Ted Turner criticizes the Disney Company, among others, in the current Washington Monthly magazine. He writes about the disturbing issue of consolidation and corporate control of the media, citing three main points as “the loss of quality, localism, and democratic debates,” giving big media companies “new power over what is said not just on the air, but off it as well.” Turner cited such examples as, “[Eisner], after buying ABC in 1995, was quoted in LA Weekly as saying, “I would prefer ABC not cover Disney.” A few days later, ABC killed a 20/20 story critical of the parent company. And Disney recently provoked an uproar when it prevented its subsidiary Miramax from distributing Michael Moore’s film Fahrenheit 9/11.

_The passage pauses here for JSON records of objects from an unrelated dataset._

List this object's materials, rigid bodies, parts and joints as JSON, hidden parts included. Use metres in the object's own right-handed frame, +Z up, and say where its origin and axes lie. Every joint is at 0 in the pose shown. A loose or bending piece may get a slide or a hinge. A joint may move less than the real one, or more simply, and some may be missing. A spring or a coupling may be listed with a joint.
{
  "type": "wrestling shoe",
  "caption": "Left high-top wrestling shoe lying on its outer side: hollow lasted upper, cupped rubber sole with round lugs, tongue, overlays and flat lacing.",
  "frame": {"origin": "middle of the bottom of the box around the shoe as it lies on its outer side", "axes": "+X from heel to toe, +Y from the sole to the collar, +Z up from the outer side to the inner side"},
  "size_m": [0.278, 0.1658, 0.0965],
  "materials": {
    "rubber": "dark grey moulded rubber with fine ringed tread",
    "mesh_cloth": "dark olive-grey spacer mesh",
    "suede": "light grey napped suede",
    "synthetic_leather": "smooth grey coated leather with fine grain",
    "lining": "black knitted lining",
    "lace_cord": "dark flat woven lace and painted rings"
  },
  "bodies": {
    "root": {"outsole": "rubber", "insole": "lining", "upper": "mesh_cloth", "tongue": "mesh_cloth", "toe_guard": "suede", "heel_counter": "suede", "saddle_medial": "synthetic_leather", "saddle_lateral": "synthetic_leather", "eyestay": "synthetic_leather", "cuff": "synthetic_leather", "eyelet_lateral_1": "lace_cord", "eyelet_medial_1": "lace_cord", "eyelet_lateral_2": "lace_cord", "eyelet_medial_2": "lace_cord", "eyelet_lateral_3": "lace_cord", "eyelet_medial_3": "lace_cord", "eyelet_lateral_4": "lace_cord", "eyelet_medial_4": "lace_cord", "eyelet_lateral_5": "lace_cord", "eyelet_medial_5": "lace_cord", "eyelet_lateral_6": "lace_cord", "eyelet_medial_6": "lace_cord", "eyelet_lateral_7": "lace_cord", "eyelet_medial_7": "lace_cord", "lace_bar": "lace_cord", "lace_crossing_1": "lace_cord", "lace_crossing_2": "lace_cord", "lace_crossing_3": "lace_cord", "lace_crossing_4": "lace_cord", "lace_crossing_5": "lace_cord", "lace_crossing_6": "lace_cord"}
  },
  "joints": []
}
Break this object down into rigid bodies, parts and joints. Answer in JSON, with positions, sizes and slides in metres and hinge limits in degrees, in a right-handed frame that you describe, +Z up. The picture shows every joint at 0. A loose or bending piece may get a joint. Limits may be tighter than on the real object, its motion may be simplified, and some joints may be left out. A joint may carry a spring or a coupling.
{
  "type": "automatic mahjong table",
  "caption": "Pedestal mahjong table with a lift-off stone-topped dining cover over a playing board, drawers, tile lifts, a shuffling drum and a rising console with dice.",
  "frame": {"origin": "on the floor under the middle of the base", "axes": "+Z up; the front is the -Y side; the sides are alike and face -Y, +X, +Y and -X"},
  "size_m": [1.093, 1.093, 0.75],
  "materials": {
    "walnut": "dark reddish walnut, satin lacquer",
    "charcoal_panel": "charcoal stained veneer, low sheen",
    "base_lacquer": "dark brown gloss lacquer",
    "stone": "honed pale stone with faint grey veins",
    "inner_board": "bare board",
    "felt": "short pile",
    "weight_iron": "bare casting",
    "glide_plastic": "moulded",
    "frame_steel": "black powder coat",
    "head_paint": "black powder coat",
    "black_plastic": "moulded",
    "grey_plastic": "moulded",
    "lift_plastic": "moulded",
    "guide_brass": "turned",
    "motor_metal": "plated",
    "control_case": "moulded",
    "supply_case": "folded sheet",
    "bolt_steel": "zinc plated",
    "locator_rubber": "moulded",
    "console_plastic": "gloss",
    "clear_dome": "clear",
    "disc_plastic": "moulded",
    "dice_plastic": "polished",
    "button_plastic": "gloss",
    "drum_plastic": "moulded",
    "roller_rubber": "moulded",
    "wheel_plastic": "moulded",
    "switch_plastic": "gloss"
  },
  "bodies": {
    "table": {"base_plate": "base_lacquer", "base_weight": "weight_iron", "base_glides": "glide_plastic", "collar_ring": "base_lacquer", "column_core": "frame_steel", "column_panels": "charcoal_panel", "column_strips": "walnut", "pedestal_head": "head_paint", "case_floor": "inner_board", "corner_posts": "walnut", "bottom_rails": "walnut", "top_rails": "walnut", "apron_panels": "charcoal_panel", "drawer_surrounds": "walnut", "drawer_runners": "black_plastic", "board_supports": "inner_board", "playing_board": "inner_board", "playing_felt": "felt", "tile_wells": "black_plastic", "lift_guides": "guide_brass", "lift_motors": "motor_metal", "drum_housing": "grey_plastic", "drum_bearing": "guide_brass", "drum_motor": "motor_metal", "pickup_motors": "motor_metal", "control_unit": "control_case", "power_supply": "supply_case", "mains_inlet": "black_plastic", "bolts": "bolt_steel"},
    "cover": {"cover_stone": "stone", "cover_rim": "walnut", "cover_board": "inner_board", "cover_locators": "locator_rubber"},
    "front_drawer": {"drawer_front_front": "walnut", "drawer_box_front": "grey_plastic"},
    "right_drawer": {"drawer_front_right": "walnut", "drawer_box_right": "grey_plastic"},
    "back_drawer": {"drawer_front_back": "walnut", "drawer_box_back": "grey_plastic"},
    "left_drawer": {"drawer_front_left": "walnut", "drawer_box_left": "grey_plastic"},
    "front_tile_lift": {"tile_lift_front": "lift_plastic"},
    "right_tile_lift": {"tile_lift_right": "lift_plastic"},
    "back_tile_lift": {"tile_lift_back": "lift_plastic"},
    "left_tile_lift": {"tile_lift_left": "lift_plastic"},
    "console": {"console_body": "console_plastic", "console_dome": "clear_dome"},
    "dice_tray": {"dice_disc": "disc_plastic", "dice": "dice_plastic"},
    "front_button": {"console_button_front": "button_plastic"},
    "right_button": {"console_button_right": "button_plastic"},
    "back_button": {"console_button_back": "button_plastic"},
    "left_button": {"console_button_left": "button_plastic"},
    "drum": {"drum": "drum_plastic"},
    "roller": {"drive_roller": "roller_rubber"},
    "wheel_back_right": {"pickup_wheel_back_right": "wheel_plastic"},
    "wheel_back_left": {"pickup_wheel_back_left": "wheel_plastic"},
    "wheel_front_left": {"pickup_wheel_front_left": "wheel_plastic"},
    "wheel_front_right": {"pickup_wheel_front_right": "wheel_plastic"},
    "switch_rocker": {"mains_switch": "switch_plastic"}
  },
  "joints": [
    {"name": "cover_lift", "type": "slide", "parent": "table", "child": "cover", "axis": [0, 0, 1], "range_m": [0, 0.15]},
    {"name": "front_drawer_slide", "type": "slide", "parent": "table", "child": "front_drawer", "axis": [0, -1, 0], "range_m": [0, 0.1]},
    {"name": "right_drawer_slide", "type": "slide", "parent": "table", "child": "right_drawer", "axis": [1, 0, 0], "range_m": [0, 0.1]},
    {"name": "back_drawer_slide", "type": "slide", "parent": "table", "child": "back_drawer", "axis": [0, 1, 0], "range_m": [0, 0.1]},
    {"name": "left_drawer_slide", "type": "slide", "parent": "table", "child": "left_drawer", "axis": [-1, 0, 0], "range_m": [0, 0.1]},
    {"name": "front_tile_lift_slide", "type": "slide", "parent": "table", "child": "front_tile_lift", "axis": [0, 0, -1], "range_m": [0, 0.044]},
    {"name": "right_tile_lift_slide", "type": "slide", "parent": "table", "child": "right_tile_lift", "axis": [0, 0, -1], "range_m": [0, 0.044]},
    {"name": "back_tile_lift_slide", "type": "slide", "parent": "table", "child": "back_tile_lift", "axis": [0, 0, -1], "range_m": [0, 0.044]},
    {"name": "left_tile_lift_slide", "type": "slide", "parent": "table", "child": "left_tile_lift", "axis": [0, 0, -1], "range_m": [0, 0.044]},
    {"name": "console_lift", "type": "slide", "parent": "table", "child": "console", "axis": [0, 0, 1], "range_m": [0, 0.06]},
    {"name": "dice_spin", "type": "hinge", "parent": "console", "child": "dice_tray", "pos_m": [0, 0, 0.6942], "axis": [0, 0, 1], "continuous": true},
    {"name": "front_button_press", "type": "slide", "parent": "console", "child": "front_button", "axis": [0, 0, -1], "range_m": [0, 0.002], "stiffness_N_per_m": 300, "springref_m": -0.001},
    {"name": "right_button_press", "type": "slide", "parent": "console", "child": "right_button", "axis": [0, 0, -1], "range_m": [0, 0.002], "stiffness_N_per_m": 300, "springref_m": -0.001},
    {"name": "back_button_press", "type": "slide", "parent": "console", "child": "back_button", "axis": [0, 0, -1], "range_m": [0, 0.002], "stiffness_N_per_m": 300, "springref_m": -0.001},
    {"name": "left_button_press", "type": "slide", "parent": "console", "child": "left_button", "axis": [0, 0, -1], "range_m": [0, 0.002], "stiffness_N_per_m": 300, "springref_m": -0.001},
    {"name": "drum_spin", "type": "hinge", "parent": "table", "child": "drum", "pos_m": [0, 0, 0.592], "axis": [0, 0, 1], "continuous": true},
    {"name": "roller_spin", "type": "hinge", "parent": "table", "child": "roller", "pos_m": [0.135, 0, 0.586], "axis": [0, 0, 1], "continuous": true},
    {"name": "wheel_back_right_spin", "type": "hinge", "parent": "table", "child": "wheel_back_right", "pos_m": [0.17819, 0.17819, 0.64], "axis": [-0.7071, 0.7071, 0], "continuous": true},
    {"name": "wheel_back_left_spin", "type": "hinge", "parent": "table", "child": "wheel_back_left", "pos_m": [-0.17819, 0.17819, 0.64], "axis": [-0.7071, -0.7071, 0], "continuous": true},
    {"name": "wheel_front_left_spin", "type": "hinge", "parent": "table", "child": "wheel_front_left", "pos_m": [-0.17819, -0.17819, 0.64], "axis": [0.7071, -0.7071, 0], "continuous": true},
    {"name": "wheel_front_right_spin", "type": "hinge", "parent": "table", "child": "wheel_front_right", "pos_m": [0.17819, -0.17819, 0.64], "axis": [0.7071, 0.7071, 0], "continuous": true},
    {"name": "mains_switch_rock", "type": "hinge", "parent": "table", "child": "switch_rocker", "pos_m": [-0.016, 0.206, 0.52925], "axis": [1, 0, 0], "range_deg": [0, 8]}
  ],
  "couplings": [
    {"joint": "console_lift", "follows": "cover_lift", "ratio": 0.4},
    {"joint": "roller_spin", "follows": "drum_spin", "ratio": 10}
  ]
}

As a senior Disney executive told The New York Times: ‘It’s not in the interest of any major corporation to be dragged into a highly charged partisan political battle.’ Follow the logic, and you can see what lies ahead: If the only media companies are major corporations, controversial and dissenting views may not be aired at all. Naturally, corporations say they would never suppress speech. But it’s not their intentions that matter; it’s their capabilities. Consolidation gives them more power to tilt the news and cut important ideas out of the public debate. And it’s precisely that power that the rules should prevent.

“At this late stage, media companies have grown so large and powerful, and their dominance has become so detrimental to the survival of small, emerging companies, that there remains only one alternative: bust up the big conglomerates. Breaking up the reconstituted media conglomerates may seem like an impossible task when their grip on the policy-making process in Washington seems so sure. But the public’s broad and bipartisan rebellion against the FCC’s pro-consolidation decisions suggests something different. Politically, big media may again be on the wrong side of history–and up against a country unwilling to lose its independents.”